“El barrio”, por Alejandro Almazán

No sé a ustedes, pero a mí los barrios del DF me seducen.

Hablo de los barrios donde uno pierde los dientes a puñetazos, donde el grafiti es parte del código postal o donde la gente cierra las calles, se trae a un buen sonidero y la quinceañera festeja como Dios manda. Esa rara magia que tiene el barrio suelo extrañarla desde que emigré del Arenal.

Yo digo que por eso, cada fin de semana, cruzo media ciudad para regresar a los olores y colores donde crecí. Ahí en el Arenal, por ejemplo, tenía yo seis años cuando vi a mi primer muerto: al Oso le destrozaron la cabeza a batazos y yo me sentí desamparado porque él era quien administraba la violencia.

En el Arenal, como todo buen barrio que se precie de serlo, la vida cobra un sentido diferente. La salsa y la cumbia se escuchan más cadenciosas; los tatuajes dejan de ser un mero adorno para convertirse en una barda que presume las proezas; los padres mandan a sus hijos a la escuela no tanto para que salgan adelante, sino porque necesitan descansar de sus travesuras; la piratería y el fútbol son una cuestión de orgullo; los sábados de Gloria desperdician el agua que ni siquiera tienen; las drogas se venden como si fueran caramelos; el alcoholismo y la violencia intrafamiliar nunca pasan de moda, y la comida es tan sabrosa que uno juraría que a esos barrios Dios los compensó con las cocineras más exactas de la ciudad.

Este fin de semana fui a comer barbacoa. No llegué hasta la casa de mamá porque aún me duele su muerte, pero por oídas sé que en el Arenal la gente sigue ganándose el pan de cada día.

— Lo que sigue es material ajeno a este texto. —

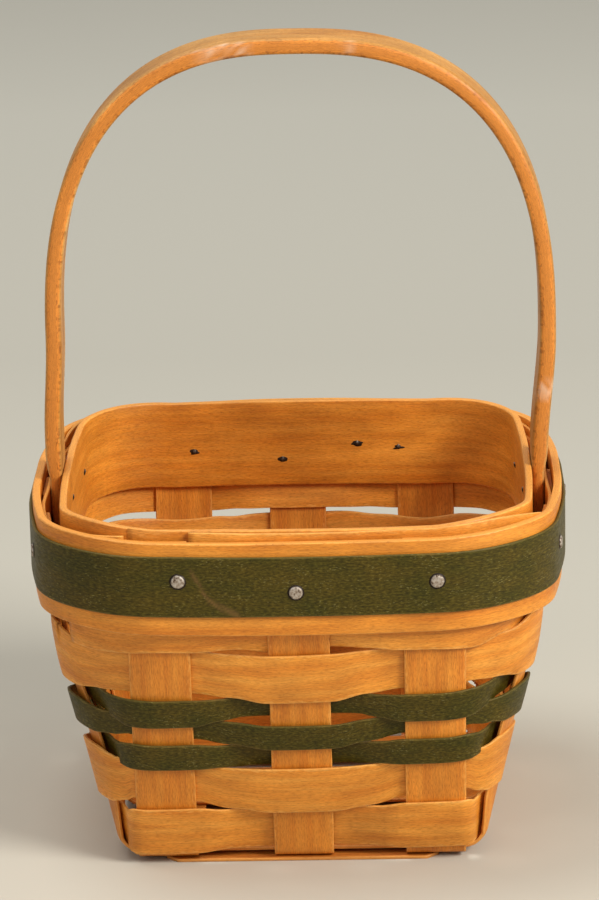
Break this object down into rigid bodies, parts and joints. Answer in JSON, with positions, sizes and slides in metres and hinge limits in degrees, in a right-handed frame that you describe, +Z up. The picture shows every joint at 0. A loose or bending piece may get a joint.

Ese aguante es una virtud del barrio. Y digo aguante porque deben sortear la vida junto con ladrones, matones, secuestradores y traficantes.

El barrio también es solidario. Hace unos años, el Arenal se inundó de aguas negras. Más allá de la metáfora que esto representaba, la gente debió ayudarse mutuamente porque las autoridades del gobierno capitalino reaccionaron tarde, y mal. En aquellos días, mi hermano me contó historias de cómo los vecinos vencieron la catástrofe. Me sentí orgulloso de mi barrio. Ahora ya tenía qué decirles a los taxistas cuando se negaran a llevarme a la calle Xilitla.

Sé que en el Arenal nunca llegarán los parquímetros, que es de las primeras colonias donde cortan el suministro del agua, que no tiene plazas comerciales ni cines, que en las escuelas no enseñan nada, que algunos amigos con los crecí están muertos o en la cárcel, que vive para mirar el fútbol y que en las fonditas jamás esconderán los saleros ahora que en el GDF traen esa ocurrencia. Pero en barrios como estos uno aprende el sentido de la amistad, conoce el miedo y se enseña a andar con lobos.

Y eso, al final, es lo que cuenta, ¿a poco no?